Are Noncompete Clauses Going Out of Style?
Recent actions in the northeastern U.S. suggest that momentum is growing against noncompete clauses, which critics argue unfairly limit employee mobility and career prospects. At least one labor group has started up specifically to challenge a Massachusetts tech company's use of the clauses.
The subscription-based legal news publication Law360 and the provolone-cheese-friendly sandwich chain Jimmy John’s seem to have little in common.
But both have been targets of scrutiny by state governments over the companies’ noncompete clauses, and both recently made agreements with New York state to stop using the clauses entirely.
Law360, which barred most of its employees from working at another legal news outlet for a full year after leaving the company, was called out by the state’s attorney general for the “unscrupulous” agreements, which hurt future job prospects even for first-time employees out of college and put companies at risk of potential lawsuits.
“Unless an individual has highly unique skills or access to trade secrets, non-compete clauses have no place in a worker’s employment contract,” A.G. Eric Schneiderman said in a news release last month.
That point is doubly true for Jimmy John’s, which also agreed last month to drop a noncompete clause that barred its low-wage workers from going to competing restaurants within two miles of a Jimmy John’s location if that restaurant made 10 percent of its revenue from sandwiches. (Schneiderman called that contract “unconscionable.”)

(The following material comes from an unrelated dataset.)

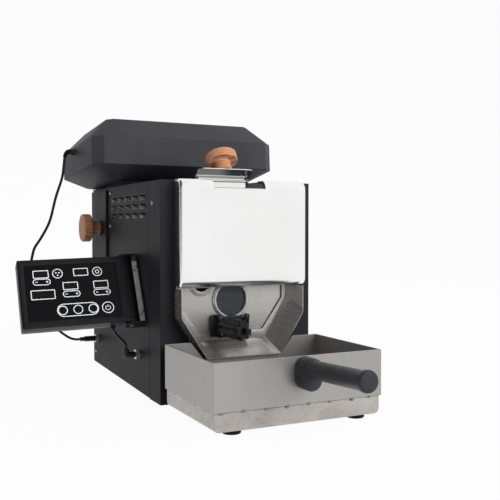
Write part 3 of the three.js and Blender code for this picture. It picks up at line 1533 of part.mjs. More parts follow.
function panelPlug() {
  const x = plugFace - panelPlugReach;
  return joined([
    rod('x', panelPlugRadius, x, plugFace, panelSocketY, panelSocketZ, smallSides),
    rod('z', panelPlugRadius, panelSocketZ, panelSocketZ + panelPlugRise, x, panelSocketY,
      smallSides),
    ball(panelPlugRadius, x, panelSocketY, panelSocketZ),
  ]);
}

// Leads: hand-chosen routes, straight for a short way where they meet their fittings
const fanLeadRoute = [
  [-132.6, 215.8, 283.8], [-135.4, 215.8, 283.7], [-138.8, 215.2, 279.5], [-142.4, 208, 266.4],
  [-147.2, 196, 250.3], [-157.1, 187, 225.1], [-166, 184, 194.2], [-175.8, 184, 175.6],
  [-183.8, 184, 163.1], [-186.4, 184, 153.9], [-188.1, 186, 141.1], [-184.6, 200, 116.1],
  [-173.4, 215, 88.7], [-156, 230, 66], [-139, 238, 51], [-127, 242.3, 43], [-119.5, 243, 41],
  [-115.3, 243, 41],
];
const panelLeadRoute = [
  [-125.3, 53.35, 80.88], [-125.3, 51.96, 78], [-123.1, 54.5, 73.4], [-117.3, 60, 67.6],
  [-110.4, 66.5, 61.6], [-105.9, 70.8, 56.5], [-104.9, 71.5, 51.8],
];

model.add(
  piece('fan_socket', sideSocket(fanSocketY, fanSocketZ), stainless()),
  piece('panel_socket', sideSocket(panelSocketY, panelSocketZ), stainless()),
  piece('fan_plug', fanPlug(), rubber()),
  piece('panel_plug', panelPlug(), rubber()),
  piece('fan_lead', tubeAlong(fanLeadRoute, leadDiameter / 2, leadSides, fanLeadSteps), rubber()),
  piece('panel_lead', tubeAlong(panelLeadRoute, leadDiameter / 2, leadSides, panelLeadSteps),
    rubber()),
);

// Rear of the body: mains inlet, cooling fan and control board
function powerInlet() {
  const flange = block(inletX - inletFlangeWidth / 2, inletX + inletFlangeWidth / 2,
    bodyDepth + gap, bodyDepth + gap + traySheet, inletZ - inletFlangeHeight / 2,
    inletZ + inletFlangeHeight / 2);
  const front = bodyDepth - inletDepth;
  const body = block(inletX - inletBodyWidth / 2, inletX + inletBodyWidth / 2, front,
    bodyDepth + gap + traySheet, inletZ - inletBodyHeight / 2, inletZ + inletBodyHeight / 2);
  const floor = bodyDepth + gap + traySheet - inletRecess;
  const recess = block(inletX - inletBodyWidth / 2 + inletWall,
    inletX + inletBodyWidth / 2 - inletWall, floor, bodyDepth + gap + traySheet + cutOver,
    inletZ - inletBodyHeight / 2 + inletWall, inletZ + inletBodyHeight / 2 - inletWall);
  let inlet = flange.add(body).subtract(recess);
  for (const [column, rise] of [[-1, -1], [0, 1], [1, -1]]) {
    const x = inletX + column * inletPinPitch;
    const z = inletZ + rise * inletPinHeight / 2;
    inlet = inlet.add(block(x - inletPinWidth / 2, x + inletPinWidth / 2, floor - inletWall / 2,
      bodyDepth - inletWall, z - inletPinHeight / 2, z + inletPinHeight / 2));
  }
  return inlet;
}

const fanRear = bodyDepth - sheet - gap;
const fanFront = fanRear - coolingFanDepth;

function fanFrame() {
  const size = coolingFanSize / 2;
  const frame = block(coolingFanX - size, coolingFanX + size, fanFront, fanRear,
    coolingFanZ - size, coolingFanZ + size);
  const bore = rod('y', coolingFanBore, fanFront - cutOver, fanRear + cutOver, coolingFanX,
    coolingFanZ);
  const reach = size - coolingArm / 2;
  const arms = joined([
    block(coolingFanX - reach, coolingFanX + reach, fanFront, fanFront + coolingArm / 2,
      coolingFanZ - coolingArm / 2, coolingFanZ + coolingArm / 2),
    block(coolingFanX - coolingArm / 2, coolingFanX + coolingArm / 2, fanFront,
      fanFront + coolingArm / 2, coolingFanZ - reach, coolingFanZ + reach),
    rod('y', coolingFanHub, fanFront, fanFront + coolingArm, coolingFanX, coolingFanZ, smallSides),
    rod('y', motorShaftRadius, fanFront, fanRear - coolingArm, coolingFanX, coolingFanZ,
      smallSides),
  ]);
  return frame.subtract(bore).add(arms);
}

function coolingImpeller() {
  const y0 = fanFront + coolingArm + gap;
  const y1 = fanRear - coolingArm;
  let wheel = rod('y', coolingFanHub, y0, y1, coolingFanX, coolingFanZ, smallSides);
  for (let i = 0; i < coolingBlades; i += 1) {
    const blade = block(-coolingArm / 4, coolingArm / 4, -(y1 - y0) / 2 + gap,
      (y1 - y0) / 2 - gap, coolingFanHub - gap, coolingFanBore - coolingTipGap);
    const pitched = new THREE.Matrix4().makeTranslation(coolingFanX, (y0 + y1) / 2, coolingFanZ)
      .multiply(new THREE.Matrix4().makeRotationY(2 * Math.PI * i / coolingBlades))
      .multiply(new THREE.Matrix4().makeRotationZ(degrees(coolingBladePitch)));
    wheel = wheel.add(moved(blade, pitched));
  }
  return wheel.subtract(rod('y', motorShaftRadius + gap, y0 - cutOver, y1 + cutOver, coolingFanX,
    coolingFanZ, smallSides));
}

function controlBoard() {
  const floor = baseHeight + sheet + gap;
  const parts = [block(boardX, boardX + boardWidth, boardY, boardY + boardLength,
    floor + boardPost, floor + boardPost + boardThickness)];
  for (const x of [boardX + boardEdge, boardX + boardWidth - boardEdge]) {
    for (const y of [boardY + boardEdge, boardY + boardLength - boardEdge]) {
      parts.push(rod('z', boardEdge / 2, floor, floor + boardPost + boardThickness / 2, x, y,
        smallSides));
    }
  }
  for (const [x0, x1, y0, y1, height] of boardPartShares) {
    parts.push(block(boardX + boardWidth * x0, boardX + boardWidth * x1,
      boardY + boardLength * y0, boardY + boardLength * y1, floor + boardPost,
      floor + boardPost + boardThickness + boardPartHeight * height));
  }
  return joined(parts);
}

model.add(
  piece('power_inlet', powerInlet(), blackPlastic()),
  piece('cooling_fan_frame', fanFrame(), blackPlastic()),
  piece('cooling_impeller', coolingImpeller(), blackPlastic()),
  piece('control_board', controlBoard(), boardGreen()),
);

// Origin: under the middle of the box that holds everything but the leads and their plugs
const onLeads = ['fan_lead', 'panel_lead', 'fan_plug', 'panel_plug'];
model.updateMatrixWorld(true);
const bounds = new THREE.Box3();
model.traverse((object) => {
  if (object.isMesh && !onLeads.includes(object.name)) {
    bounds.expandByObject(object, true);
  }
});
const origin = bounds.getCenter(new THREE.Vector3()).setZ(bounds.min.z);
model.position.sub(origin);

export default model;
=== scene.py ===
import math

import bmesh
import bpy
from mathutils import Matrix, Vector


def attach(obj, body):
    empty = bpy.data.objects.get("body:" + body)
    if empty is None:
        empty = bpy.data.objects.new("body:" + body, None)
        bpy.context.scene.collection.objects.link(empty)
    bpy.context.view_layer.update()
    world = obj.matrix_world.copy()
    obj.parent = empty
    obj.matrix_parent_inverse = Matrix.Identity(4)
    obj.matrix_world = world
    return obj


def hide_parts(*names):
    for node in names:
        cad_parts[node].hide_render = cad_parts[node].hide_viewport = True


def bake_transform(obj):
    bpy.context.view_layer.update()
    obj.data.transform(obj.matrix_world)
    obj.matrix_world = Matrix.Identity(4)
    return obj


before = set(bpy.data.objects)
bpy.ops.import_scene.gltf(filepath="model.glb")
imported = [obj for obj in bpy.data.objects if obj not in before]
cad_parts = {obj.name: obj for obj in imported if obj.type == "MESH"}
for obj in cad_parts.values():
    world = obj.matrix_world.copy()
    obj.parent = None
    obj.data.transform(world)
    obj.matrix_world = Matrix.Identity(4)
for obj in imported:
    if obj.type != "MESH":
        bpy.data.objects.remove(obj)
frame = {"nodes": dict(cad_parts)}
bpy.context.view_layer.update()
bpy.context.scene.view_settings.view_transform = "Standard"

# Lengths are in the millimetres of the part's drawing; place() turns them into the row frame
MM = 0.001
ORIGIN = Vector((0.05665323, -0.02081363, 0.0))


def place(point):
    return Vector(point) * MM + ORIGIN


def shift_turn(x, y, z, axis="X", angle=0.0):
    return Matrix.Translation((x, y, z)) @ Matrix.Rotation(math.radians(angle), 4, axis)


# The case, and the frame of the control panel
BODY_HALF, BODY_TOP, BODY_DEPTH = 90.0, 238.4, 265.6
CASE_FACE, INLET_FACE = -0.4, 267.4
PANEL_LEAN = shift_turn(-104.0, 50.4, 82.8, "X", -26.0)
PANEL = PANEL_LEAN @ shift_turn(0, 0, 0, "Z", -4.0)

# Camera at the photograph's place
CAMERA_PLACE = (-363.5, -765.7, 188.6)
CAMERA_TURN, CAMERA_DROP, CAMERA_LENS = -26.3, -1.7, 55.66
camera_data = bpy.data.cameras.new("photo_camera")
camera = bpy.data.objects.new("photo_camera", camera_data)
bpy.context.scene.collection.objects.link(camera)
camera_data.sensor_width = 36.0
camera_data.lens = CAMERA_LENS
camera_data.clip_start = 0.01
camera_data.clip_end = 50.0
camera.location = place(CAMERA_PLACE)
camera.rotation_euler = (math.radians(90.0 + CAMERA_DROP), 0.0, math.radians(CAMERA_TURN))
bpy.context.scene.camera = camera


# Mesh helpers; angles in degrees, gaps in metres
SHARP, BEVEL_SHARP, FLAT = 35.0, 38.0, 0.6
MESH_GAP, SOLID_GAP = 1e-7, 2e-6


def turns(steps, start=0.0):
    """The angles of a ring of points."""
    return [math.tau * k / steps + start for k in range(steps)]


def arc(first, last, steps):
    """The angles from first to last, both given in degrees."""
    return [math.radians(first + (last - first) * k / steps) for k in range(steps + 1)]


def circle(u, v, radius, angles):
    """The points at some angles round a centre."""
    return [(u + radius * math.cos(t), v + radius * math.sin(t)) for t in angles]


def add_rings(bm, rings, closed=False, cap=True):
    """Skins a row of rings of the same number of points."""
    rows = [[bm.verts.new(p) for p in ring] for ring in rings]
    count = len(rows[0])
    pairs = list(zip(rows, rows[1:]))
    if closed:
        pairs.append((rows[-1], rows[0]))
    for low, high in pairs:
        for i in range(count):
            j = (i + 1) % count
            bm.faces.new((low[i], low[j], high[j], high[i]))
    if cap and not closed:
        bm.faces.new(rows[0][::-1])
        bm.faces.new(rows[-1])


def add_grid(bm, grid):
    """Skins rows of points, open on all sides."""
    rows = [[bm.verts.new(p) for p in row] for row in grid]
    for low, high in zip(rows, rows[1:]):
        for i in range(len(low) - 1):
            bm.faces.new((low[i], low[i + 1], high[i + 1], high[i]))


def add_prism(bm, outline, low, high, axis):
    """A closed outline drawn out along one axis."""
    def point(a, b, t):
        return {"x": (t, a, b), "y": (a, t, b), "z": (a, b, t)}[axis]
    add_rings(bm, [[point(a, b, t) for a, b in outline] for t in (low, high)])


def add_lathe(bm, profile, matrix, steps):
    """Turns a profile of (radius, height) pairs about Z. A radius of zero closes an end."""
    rings = []
    for radius, height in profile:
        ring = circle(0, 0, radius, turns(steps)) if radius else [(0, 0)]
        rings.append([bm.verts.new(matrix @ Vector((x, y, height))) for x, y in ring])
    for low, high in zip(rings, rings[1:]):
        for i in range(steps):
            j = (i + 1) % steps
            face = [low[i % len(low)], low[j % len(low)], high[j % len(high)], high[i % len(high)]]
            bm.faces.new(list(dict.fromkeys(face)))


CURVE_STEPS = 24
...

The two incidents, as different as they are alike, highlight what’s likely to become a larger issue in the coming years, as such contracts become more controversial for both states, which worry about the prospect of losing residents, and for employees, who might find themselves tied to a specific employer even if they want to leave.
Last month, The New York Times reported that such agreements were coming under regulatory scrutiny, particularly at the state level. Massachusetts, for example, passed a bill in June that limits the scope and enforcement of noncompete agreements, improving the odds of it being signed by Governor Charlie Baker by the end of the current session.
The Massachusetts case comes as a major employer in the state, EMC, is attempting to merge with Dell, leading to the creation an employee group that is hoping to renegotiate noncompete clauses, in case of layoff. The Employee Association to Renegotiate Noncompetes: Team for EMC Employees, the group representing EMC employees in this conflict, is billing itself as single-issue labor-organizing campaign.
The New England Venture Capital Association, a major tech group in Massachusetts, has also spoken out against such measures, noting that it has hindered the state’s growth as California has flourished.
“It’s hurt our economy in the past, and it’s a statement of values about entrepreneurship and mobility that Massachusetts has noncompetes and California does not,” NEVCA President Stephen Kraus told the Times.
What the White House Thinks
The issue is likely to grow in importance in the coming months and years, as both the White House [PDF] and the Treasury Department [PDF] have spoken out against the use of noncompete clauses.
But the White House emphasizes that the states are likely going to do the heavy lifting on this issue.
“Ultimately, most of the power is in the hands of State legislators and policymakers in their ability to adopt institutional reforms that promote the use and enforcement of non-competes in instances that appropriately weigh their costs and benefits and in ways that provide workers appropriate levels of transparency about their rights,” the White House wrote in a report earlier this year.